Israel renewed its air raids on the Gaza Strip after a Palestinian rocket bombardment left an Egyptian truce proposal the Israelis accepted in tatters.
Hamas, the militant movement that controls Gaza, said it wasn’t consulted on the Egyptian plan, and its military wing rejected it. Within six hours, the cease-fire efforts crumbled after Gaza militants barraged Israel with 50 rockets, according to the Israeli army’s count. The renewed attack left one Israeli dead, the first in eight days of fighting, while more than 190 Palestinians have been killed by Israel.
The failed truce heightened the possibility that Israel, which has mobilized 38,000 reservists, would send ground forces into Gaza. “Hamas leaves us no choice but to respond,” Netanyahu said at a press conference in Tel Aviv late yesterday. “We will not stop until we have rid Israel of the threats.” Earlier in the day he said that if Hamas doesn’t accept the truce, “Israel will have the international legitimacy to broaden the military offensive.”
Late yesterday, the Israeli army said in a text message it was sending warnings to civilians in the northern Gaza Strip “requesting that they evacuate their homes for their own safety.”

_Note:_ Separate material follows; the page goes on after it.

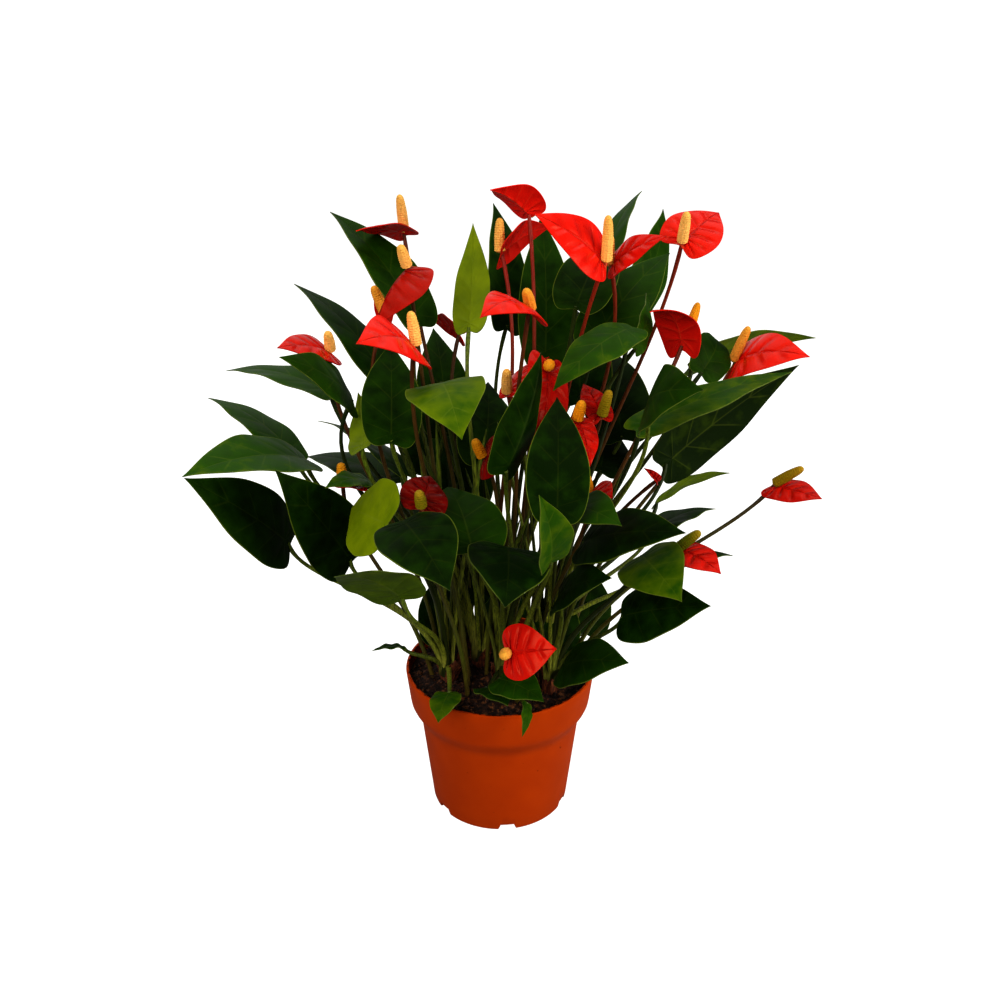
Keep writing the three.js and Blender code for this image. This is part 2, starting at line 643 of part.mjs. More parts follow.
const look = (color, roughness) => new THREE.MeshStandardMaterial({ color, roughness, metalness: 0 });
const LOOKS = {
  pot: look(0xb8400f, 0.45),
  soil: look(0x1c120d, 1),
  leaf: look(0x123d12, 0.3),
  spathe: look(0xcf1410, 0.2),
  spadix: look(0xf0b050, 0.6),
};

const group = new THREE.Group();

function addPiece(name, geometry, material) {
  const piece = new THREE.Mesh(geometry, material);
  piece.name = name;
  group.add(piece);
  return piece;
}

const spathes = FLOWERS.map((row) => placeBlade(row, SPATHE));
const holes = [
  ...Object.values(CROWNS).map(({ stem }) => crownStem(stem, GAP)),
  ...spathes.map(flowerHole),
];

addPiece("pot", geometryOf(potSolid()), LOOKS.pot);
addPiece("soil", geometryOf(soilSolid(holes)), LOOKS.soil);
for (const [place, crown] of Object.entries(CROWNS)) {
  addPiece(`leaves_${place}`, geometryOf(crownSolid(crown)), LOOKS.leaf);
}
spathes.forEach((spathe, i) => {
  const number = String(i + 1).padStart(2, "0");
  addPiece(`flower_${number}`, geometryOf(flowerSolid(spathe)), LOOKS.spathe);
  if (spathe.rod) seatSpadix(addPiece(`spadix_${number}`, spadixGeometry(spathe.size), LOOKS.spadix), spathe);
});

export default group;
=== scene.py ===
import math
import random

import bpy
import numpy as np
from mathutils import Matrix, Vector, noise


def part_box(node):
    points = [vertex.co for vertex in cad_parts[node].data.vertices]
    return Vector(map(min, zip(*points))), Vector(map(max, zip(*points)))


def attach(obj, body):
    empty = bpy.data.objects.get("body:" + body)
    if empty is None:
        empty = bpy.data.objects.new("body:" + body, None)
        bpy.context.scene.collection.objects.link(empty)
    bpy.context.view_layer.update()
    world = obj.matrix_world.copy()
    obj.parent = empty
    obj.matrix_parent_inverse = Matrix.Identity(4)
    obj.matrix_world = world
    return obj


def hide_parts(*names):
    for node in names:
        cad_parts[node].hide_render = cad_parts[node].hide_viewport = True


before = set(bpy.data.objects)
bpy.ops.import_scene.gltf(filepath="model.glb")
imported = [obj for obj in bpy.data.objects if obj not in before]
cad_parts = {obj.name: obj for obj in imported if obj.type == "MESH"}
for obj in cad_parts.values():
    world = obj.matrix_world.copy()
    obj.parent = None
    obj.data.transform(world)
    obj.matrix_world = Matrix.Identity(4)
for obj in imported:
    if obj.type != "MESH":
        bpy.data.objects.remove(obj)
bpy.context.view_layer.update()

bl_info = {
    "name": "Potted anthurium",
    "version": (1, 0, 0),
    "blender": (4, 5, 0),
    "location": "View3D > Sidebar > Anthurium",
    "description": "Grows the leaves, spathes, spadices, peat and pot of a potted anthurium",
    "category": "Add Mesh",
}

MM = 0.001
UP = Vector((0, 0, 1))


def linear(code):
    """An sRGB colour such as #A8380A as linear red, green, blue and alpha."""
    channels = [int(code[i:i + 2], 16) / 255 for i in (1, 3, 5)]
    return [c / 12.92 if c <= 0.04045 else ((c + 0.055) / 1.055) ** 2.4 for c in channels] + [1.0]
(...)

Gaza has been a frequent battleground since Israel ended a 38-year occupation in 2005, while maintaining curbs on the movement of people and goods. The cease-fire was meant to end the fiercest fighting between the sides since November 2012.

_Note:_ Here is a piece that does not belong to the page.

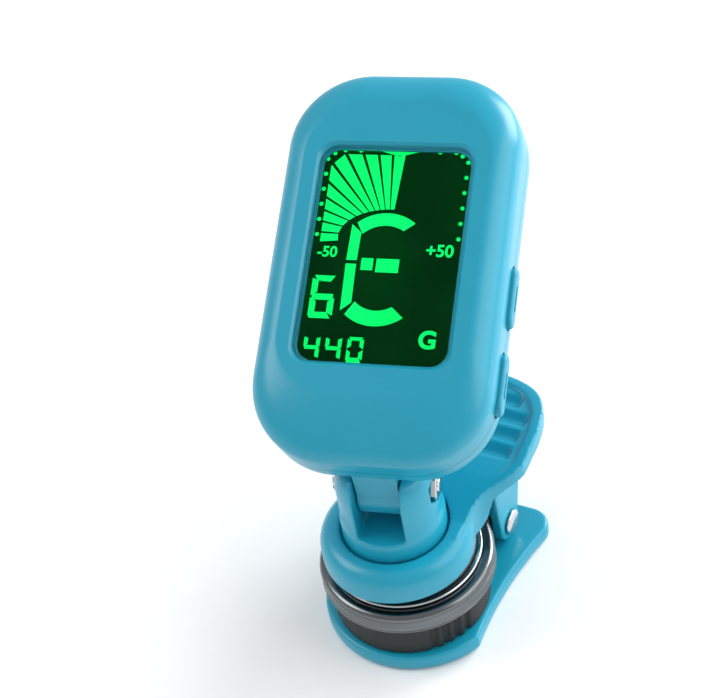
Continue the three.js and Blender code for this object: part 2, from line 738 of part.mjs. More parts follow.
function tunerChip() {
  const y = boardBack + fitGap;
  return piece("tuner_chip", box(-11, -4, y, y + 1, 12, 19), "#1a1c1e", 0.5);
}

function quartzCrystal() {
  const y = boardBack + fitGap;
  const outline = roundedRect(5, 2, 0.95, -1, 19);
  return piece("quartz_crystal", facing(outline, y + 1.4, y), "#c9ccce", 0.25, 1);
}

function tactSwitch(name, up) {
  const front = boardBack + fitGap;
  const body = box(switchTipX - 0.5 - switchDepth, switchTipX - 0.5, front, front + 2.2, up - 2.3, up + 2.3);
  const tip = rodX(0.6, switchTipX - 0.8, switchTipX, front + 1.1, up, 12);
  return piece(name, body.add(tip), "#c9ccce", 0.4, 0.6);
}

function sideButton(name, up) {
  const stem = sideways(buttonOutline(up, 0), flangeOuterX - 0.2, bodyWidth / 2 + buttonProud);
  const flange = sideways(buttonOutline(up, buttonFlangeLip), flangeOuterX - buttonFlange, flangeOuterX);
  return piece(name, stem.add(flange), "#2da6cb", 0.4);
}

function coinCell() {
  const front = cellFront;
  const can = rodY(cellRadius, front + 0.7, cellBack, 0, cellUp, 40);
  const cap = rodY(cellRadius - 1.4, front, front + 0.9, 0, cellUp, 40);
  return piece("coin_cell", can.add(cap), "#cfd2d4", 0.25, 1);
}

function negativeContact() {
  const front = boardBack + fitGap;
  return piece("battery_contact_negative",
    box(-7, 7, front, front + contactThick, cellUp - 2, cellUp + 2), "#c9b26a", 0.3, 1);
}

function positiveContact() {
  const front = boardBack + fitGap;
  const edge = cellUp + cellRadius + fitGap;
  const foot = cellUp + wellRadius + wellWall + 1;
  return piece("battery_contact_positive", sideways(polygon([
    [front, edge], [cellBack - 0.4, edge], [cellBack - 0.4, edge + contactThick],
    [front + contactThick, edge + contactThick], [front + contactThick, foot], [front, foot],
  ]), -2.5, 2.5), "#c9b26a", 0.3, 1);
}

function batteryCover() {
  const disc = rodY(coverRadius, rearY - coverThick, rearY, 0, cellUp, 48);
  const slot = box(-coinSlotLength / 2, coinSlotLength / 2, rearY - coinSlotDepth, rearY + 1,
    cellUp - coinSlotWidth / 2, cellUp + coinSlotWidth / 2);
  return piece("battery_cover", disc.subtract(slot), "#2ea7cb", 0.42);
}

function housingScrew(name, x, up) {
  const seat = rearY - 2.4 - 0.1 + 0.2;
  const head = rodY(housingScrewHead, seat, seat + 1.2, x, up, 20);
  const shank = rodY(housingScrewRadius, seat - housingScrewLength + 0.6, seat + 0.1, x, up, 12);
  const bit = seat + 1.2;
  const cross = [
    box(x - 1.1, x + 1.1, bit - 0.6, bit + 1, up - 0.22, up + 0.22),
    box(x - 0.22, x + 0.22, bit - 0.6, bit + 1, up - 1.1, up + 1.1),
  ];
  return piece(name, cutAll(head.add(shank), cross), "#8c9094", 0.35, 1);
}

function piezoDisc() {
  const back = rearY - rearWall - fitGap;
  return piece("piezo_disc", rodY(piezoRadius, back - piezoThick, back, 0, 9.5, 32), "#c9a24a", 0.3, 1);
}

// ---------------------------------------------------------------- assembly
const head = new THREE.Group();
head.add(
  frontHousing(), rearHousing(), displayWindow(), lcdPanel(), backlightDiffuser(), zebraConnector(),
  circuitBoard(), backlightLed("backlight_led_left", -6), backlightLed("backlight_led_right", 6),
  tunerChip(), quartzCrystal(), piezoDisc(),
  tactSwitch("power_switch", powerButtonUp), tactSwitch("mode_switch", modeButtonUp),
  sideButton("power_button", powerButtonUp), sideButton("mode_button", modeButtonUp),
  coinCell(), negativeContact(), positiveContact(), batteryCover(),
);
["lower", "upper"].forEach((row, i) => {
  head.add(housingScrew(`housing_screw_${row}_left`, -screwX, screwUps[i]));
  head.add(housingScrew(`housing_screw_${row}_right`, screwX, screwUps[i]));
});
head.position.z = tiltZ;
head.rotation.x = -THREE.MathUtils.degToRad(tiltBack);

const swivel = new THREE.Group();
swivel.add(swivelFork(), tiltScrew(), tiltNut(), swivelWasher(), swivelScrew(), head);
swivel.rotation.z = THREE.MathUtils.degToRad(swivelTurn);

const tuner = new THREE.Group();
tuner.name = "clip_on_tuner";
tuner.add(
  lowerArm(), lowerPad(), hingePin(), pinRetainer(), torsionSpring(),
  upperArm(), jawBand(), jawBead(), jawCollar(), upperPad(), swivel,
);

export default tuner;
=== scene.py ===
import bpy
import json
import math
from mathutils import Matrix, Quaternion, Vector


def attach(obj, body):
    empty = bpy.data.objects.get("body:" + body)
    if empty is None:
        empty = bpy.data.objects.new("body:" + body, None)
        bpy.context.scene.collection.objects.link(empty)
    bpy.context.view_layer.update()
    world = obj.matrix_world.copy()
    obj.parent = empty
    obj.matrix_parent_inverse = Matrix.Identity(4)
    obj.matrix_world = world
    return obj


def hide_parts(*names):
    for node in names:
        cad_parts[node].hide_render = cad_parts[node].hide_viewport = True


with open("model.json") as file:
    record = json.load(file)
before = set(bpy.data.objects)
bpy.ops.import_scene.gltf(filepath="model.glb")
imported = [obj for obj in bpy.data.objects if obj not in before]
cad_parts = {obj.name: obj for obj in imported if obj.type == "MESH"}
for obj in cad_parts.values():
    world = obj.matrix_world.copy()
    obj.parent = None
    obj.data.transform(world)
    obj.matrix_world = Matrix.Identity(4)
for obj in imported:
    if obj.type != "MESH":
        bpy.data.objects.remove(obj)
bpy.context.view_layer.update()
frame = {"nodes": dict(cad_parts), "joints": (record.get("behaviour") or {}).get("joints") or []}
bpy.ops.object.select_all(action="DESELECT")
print("frame loaded:", len(frame["nodes"]), "nodes")

# where things are: the bench is in millimetres, and these carry it into the frame
millimetre = 0.001
joints = {joint["name"]: joint for joint in frame["joints"]}
tiltPoint = Vector(joints["head_tilt"]["pos_m"])
across = Vector(joints["head_tilt"]["axis"]).normalized()
outFront = Vector(joints["cover_twist"]["axis"]).normalized()
upHead = outFront.cross(across)


def frameOf(x, y, z, origin):
    turn = Matrix((x, y, z)).transposed().to_4x4()
    return Matrix.Translation(origin) @ turn @ Matrix.Scale(millimetre, 4)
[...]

At least 192 Palestinians have died, including dozens of children and civilians, according to the Gaza Health Ministry. The Israeli killed yesterday was delivering food to soldiers near the Erez crossing point between Israel and Gaza. A tourist in Jerusalem died earlier of a heart attack during an air raid.
Israel’s benchmark TA-25 stock index closed up 0.1 percent even as a truce remained elusive. The shekel rose to a three- year high against the dollar.
The government’s endorsement of the cease-fire generated criticism within the cabinet. Netanyahu fired Deputy Defense Minister Danny Danon for attacking the truce, according to a text message from his office. Danon, a longtime critic within the prime minister’s Likud Party, called it a “humiliating, groveling” acceptance of failure on Netanyahu’s part.
Foreign Minister Avigdor Liberman renewed his call to reoccupy Gaza and eject Hamas from the territory. “We need to complete this operation so that the Israeli military has control over all of Gaza,” he said at a televised news conference. He didn’t say how long he thought Israel should remain there.
Shlomo Brom, a retired general, predicted Israel wouldn’t rush into a ground offensive. Political and military leaders “don’t really see the utility of a limited ground attack, and think the risks of a more wide-scale offensive outweigh the benefits,” Brom, a senior research fellow at the Institute for National Security Studies at Tel Aviv University, said by phone.
The latest Gaza violence flared after the kidnapping and killing of three Israeli teenagers last month; Israel’s arrest of hundreds of members of Hamas, which it blamed for the crime; and the suspected revenge killing of a Palestinian youth. Israel, the U.S. and European Union label Hamas a terrorist group.
Israeli planes have struck almost 1,700 targets since last week, and about 1,200 rockets have been fired, the military said. They have reached deeper into Israel than ever before, about 80 miles (128 kilometers) north of Gaza.
‘Like a Trap’
The Egyptian plan called for a cease-fire yesterday followed 48 hours later by separate talks with Israeli and Palestinian delegations in Cairo. It included a provision that Gaza’s border crossings will be opened for both people and goods “once the security situation becomes stable on the ground.”
Hamas’s military wing called the proposal an “initiative of subordination and submission.” Hamas political spokesman Sami Abu Zuhri said by phone that the group hadn’t officially “received any initiative from anyone” and rejected the concept of “ceasing fire before reaching an agreement.”
Michael Hanna, a senior fellow at The Century Foundation, said he didn’t think a truce was around the corner. Egypt’s current administration, unlike the one that brokered a cease- fire in 2012, is hostile to Islamist movements.
“The Egyptian initiative, frankly, looks like a trap with respect to Hamas,” Hanna said by phone. “If they accepted the cease-fire terms, they would get no concessions and would look as if they were backing down. And if they rejected it they would be seen as scuttling attempts to de-escalate. It was absolutely designed that way.”
Hamas leaders say they seek an easing of border restrictions imposed by both Israel and Egypt.
U.S. Secretary of State John Kerry condemned Hamas for rejecting the proposal, and said “the Egyptians deserve the time and space to be able to try to make this initiative work.”